Written request → Write out all the material exactly. Leave nothing out.

Information provided →
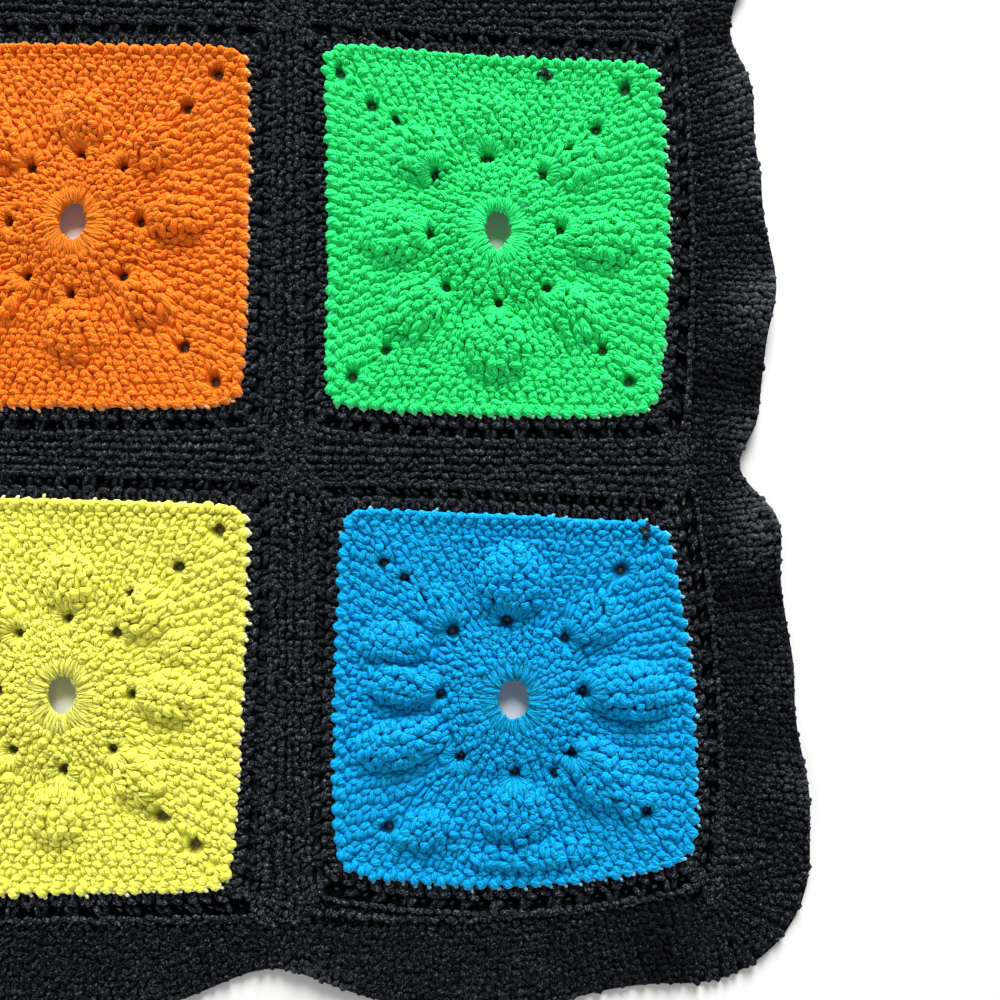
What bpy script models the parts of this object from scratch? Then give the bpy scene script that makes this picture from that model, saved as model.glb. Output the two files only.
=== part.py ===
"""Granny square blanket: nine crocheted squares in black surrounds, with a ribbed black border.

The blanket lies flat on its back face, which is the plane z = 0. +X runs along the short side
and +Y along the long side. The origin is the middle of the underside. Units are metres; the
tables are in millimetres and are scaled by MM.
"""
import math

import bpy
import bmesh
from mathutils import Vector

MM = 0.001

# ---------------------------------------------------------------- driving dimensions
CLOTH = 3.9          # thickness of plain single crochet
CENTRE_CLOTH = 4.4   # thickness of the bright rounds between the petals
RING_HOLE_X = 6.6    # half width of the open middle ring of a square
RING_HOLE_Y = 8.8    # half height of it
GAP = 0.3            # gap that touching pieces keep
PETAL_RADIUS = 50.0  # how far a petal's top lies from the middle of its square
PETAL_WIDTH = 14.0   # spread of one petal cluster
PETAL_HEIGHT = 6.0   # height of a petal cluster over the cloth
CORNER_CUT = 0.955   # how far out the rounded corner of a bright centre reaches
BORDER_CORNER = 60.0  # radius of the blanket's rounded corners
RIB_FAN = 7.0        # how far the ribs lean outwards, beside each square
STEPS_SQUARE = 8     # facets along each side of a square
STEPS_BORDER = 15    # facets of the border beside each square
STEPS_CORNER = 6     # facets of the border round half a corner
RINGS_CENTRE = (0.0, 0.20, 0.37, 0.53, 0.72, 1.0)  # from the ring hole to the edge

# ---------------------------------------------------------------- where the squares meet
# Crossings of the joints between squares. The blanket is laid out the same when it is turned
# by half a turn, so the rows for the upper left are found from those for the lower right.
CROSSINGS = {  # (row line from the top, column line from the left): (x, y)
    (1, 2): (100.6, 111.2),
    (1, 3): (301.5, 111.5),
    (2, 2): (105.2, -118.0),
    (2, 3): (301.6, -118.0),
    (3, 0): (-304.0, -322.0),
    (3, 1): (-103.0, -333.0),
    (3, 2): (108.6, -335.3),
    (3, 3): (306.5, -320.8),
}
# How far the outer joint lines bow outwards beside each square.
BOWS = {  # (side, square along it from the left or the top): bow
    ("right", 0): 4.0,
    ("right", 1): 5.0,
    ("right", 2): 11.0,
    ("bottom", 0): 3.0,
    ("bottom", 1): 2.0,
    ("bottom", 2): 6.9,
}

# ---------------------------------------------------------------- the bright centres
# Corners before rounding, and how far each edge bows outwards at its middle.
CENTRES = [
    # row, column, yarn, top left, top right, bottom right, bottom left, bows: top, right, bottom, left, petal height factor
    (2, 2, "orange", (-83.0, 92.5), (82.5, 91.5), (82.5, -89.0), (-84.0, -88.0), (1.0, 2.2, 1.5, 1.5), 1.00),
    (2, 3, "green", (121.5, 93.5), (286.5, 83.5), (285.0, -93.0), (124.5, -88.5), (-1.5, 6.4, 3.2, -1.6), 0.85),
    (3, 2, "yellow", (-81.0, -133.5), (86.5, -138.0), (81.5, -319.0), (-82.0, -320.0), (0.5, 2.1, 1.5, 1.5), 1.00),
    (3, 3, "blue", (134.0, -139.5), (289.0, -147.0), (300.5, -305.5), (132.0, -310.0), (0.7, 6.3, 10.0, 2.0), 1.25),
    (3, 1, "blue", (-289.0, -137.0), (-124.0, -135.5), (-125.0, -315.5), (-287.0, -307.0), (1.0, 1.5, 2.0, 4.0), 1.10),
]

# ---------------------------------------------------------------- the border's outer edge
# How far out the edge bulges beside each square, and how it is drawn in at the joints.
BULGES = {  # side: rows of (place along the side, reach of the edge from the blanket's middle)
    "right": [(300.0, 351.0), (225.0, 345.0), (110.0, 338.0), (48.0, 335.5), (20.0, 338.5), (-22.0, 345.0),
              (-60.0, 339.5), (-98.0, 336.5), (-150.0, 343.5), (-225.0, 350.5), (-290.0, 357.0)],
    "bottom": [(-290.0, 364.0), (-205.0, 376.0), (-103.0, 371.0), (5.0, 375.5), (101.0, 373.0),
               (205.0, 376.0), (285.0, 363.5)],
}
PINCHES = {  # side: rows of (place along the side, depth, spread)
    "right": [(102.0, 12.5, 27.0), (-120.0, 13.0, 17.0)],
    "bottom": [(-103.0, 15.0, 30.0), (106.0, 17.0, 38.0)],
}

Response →
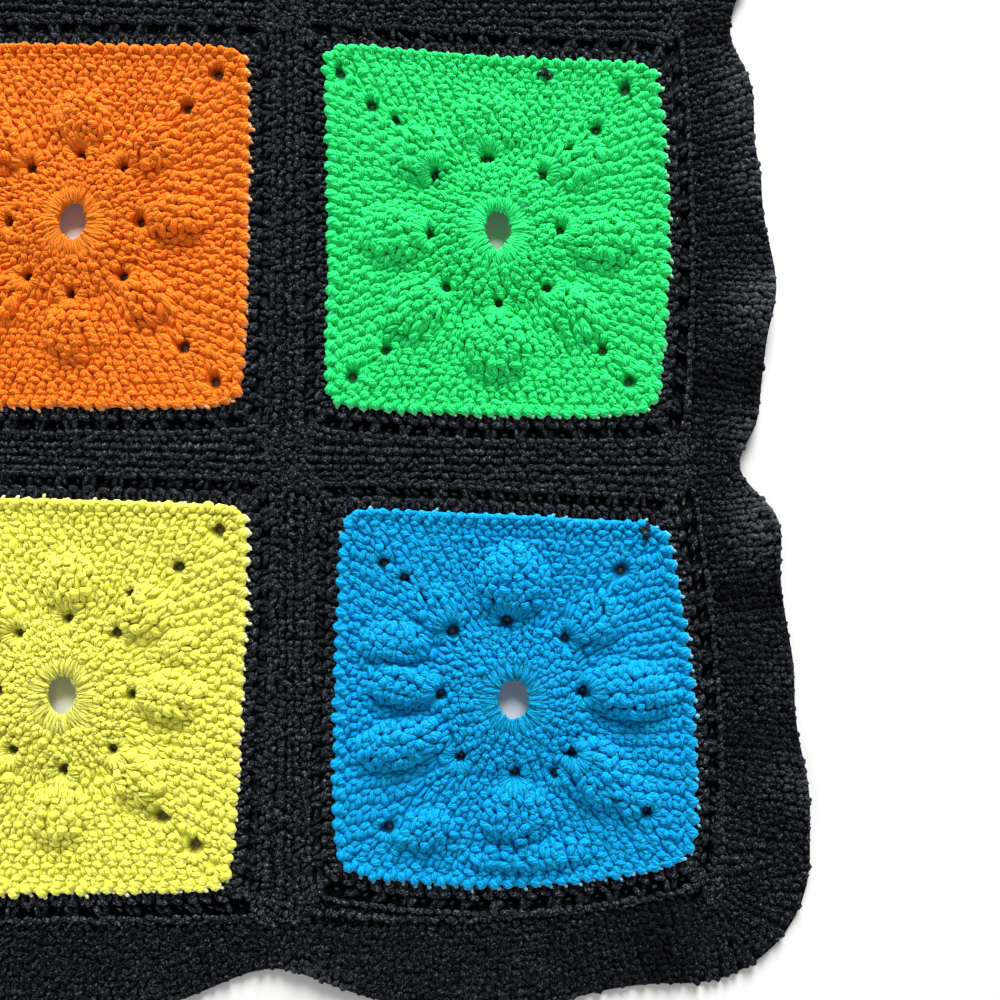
What bpy script models the parts of this object from scratch? Then give the bpy scene script that makes this picture from that model, saved as model.glb. Output the two files only.
=== part.py ===
"""Granny square blanket: nine crocheted squares in black surrounds, with a ribbed black border.

The blanket lies flat on its back face, which is the plane z = 0. +X runs along the short side
and +Y along the long side. The origin is the middle of the underside. Units are metres; the
tables are in millimetres and are scaled by MM.
"""
import math

import bpy
import bmesh
from mathutils import Vector

MM = 0.001

# ---------------------------------------------------------------- driving dimensions
CLOTH = 3.9          # thickness of plain single crochet
CENTRE_CLOTH = 4.4   # thickness of the bright rounds between the petals
RING_HOLE_X = 6.6    # half width of the open middle ring of a square
RING_HOLE_Y = 8.8    # half height of it
GAP = 0.3            # gap that touching pieces keep
PETAL_RADIUS = 50.0  # how far a petal's top lies from the middle of its square
PETAL_WIDTH = 14.0   # spread of one petal cluster
PETAL_HEIGHT = 6.0   # height of a petal cluster over the cloth
CORNER_CUT = 0.955   # how far out the rounded corner of a bright centre reaches
BORDER_CORNER = 60.0  # radius of the blanket's rounded corners
RIB_FAN = 7.0        # how far the ribs lean outwards, beside each square
STEPS_SQUARE = 8     # facets along each side of a square
STEPS_BORDER = 15    # facets of the border beside each square
STEPS_CORNER = 6     # facets of the border round half a corner
RINGS_CENTRE = (0.0, 0.20, 0.37, 0.53, 0.72, 1.0)  # from the ring hole to the edge

# ---------------------------------------------------------------- where the squares meet
# Crossings of the joints between squares. The blanket is laid out the same when it is turned
# by half a turn, so the rows for the upper left are found from those for the lower right.
CROSSINGS = {  # (row line from the top, column line from the left): (x, y)
    (1, 2): (100.6, 111.2),
    (1, 3): (301.5, 111.5),
    (2, 2): (105.2, -118.0),
    (2, 3): (301.6, -118.0),
    (3, 0): (-304.0, -322.0),
    (3, 1): (-103.0, -333.0),
    (3, 2): (108.6, -335.3),
    (3, 3): (306.5, -320.8),
}
# How far the outer joint lines bow outwards beside each square.
BOWS = {  # (side, square along it from the left or the top): bow
    ("right", 0): 4.0,
    ("right", 1): 5.0,
    ("right", 2): 11.0,
    ("bottom", 0): 3.0,
    ("bottom", 1): 2.0,
    ("bottom", 2): 6.9,
}

# ---------------------------------------------------------------- the bright centres
# Corners before rounding, and how far each edge bows outwards at its middle.
CENTRES = [
    # row, column, yarn, top left, top right, bottom right, bottom left, bows: top, right, bottom, left, petal height factor
    (2, 2, "orange", (-83.0, 92.5), (82.5, 91.5), (82.5, -89.0), (-84.0, -88.0), (1.0, 2.2, 1.5, 1.5), 1.00),
    (2, 3, "green", (121.5, 93.5), (286.5, 83.5), (285.0, -93.0), (124.5, -88.5), (-1.5, 6.4, 3.2, -1.6), 0.85),
    (3, 2, "yellow", (-81.0, -133.5), (86.5, -138.0), (81.5, -319.0), (-82.0, -320.0), (0.5, 2.1, 1.5, 1.5), 1.00),
    (3, 3, "blue", (134.0, -139.5), (289.0, -147.0), (300.5, -305.5), (132.0, -310.0), (0.7, 6.3, 10.0, 2.0), 1.25),
    (3, 1, "blue", (-289.0, -137.0), (-124.0, -135.5), (-125.0, -315.5), (-287.0, -307.0), (1.0, 1.5, 2.0, 4.0), 1.10),
]

# ---------------------------------------------------------------- the border's outer edge
# How far out the edge bulges beside each square, and how it is drawn in at the joints.
BULGES = {  # side: rows of (place along the side, reach of the edge from the blanket's middle)
    "right": [(300.0, 351.0), (225.0, 345.0), (110.0, 338.0), (48.0, 335.5), (20.0, 338.5), (-22.0, 345.0),
              (-60.0, 339.5), (-98.0, 336.5), (-150.0, 343.5), (-225.0, 350.5), (-290.0, 357.0)],
    "bottom": [(-290.0, 364.0), (-205.0, 376.0), (-103.0, 371.0), (5.0, 375.5), (101.0, 373.0),
               (205.0, 376.0), (285.0, 363.5)],
}
PINCHES = {  # side: rows of (place along the side, depth, spread)
    "right": [(102.0, 12.5, 27.0), (-120.0, 13.0, 17.0)],
    "bottom": [(-103.0, 15.0, 30.0), (106.0, 17.0, 38.0)],
}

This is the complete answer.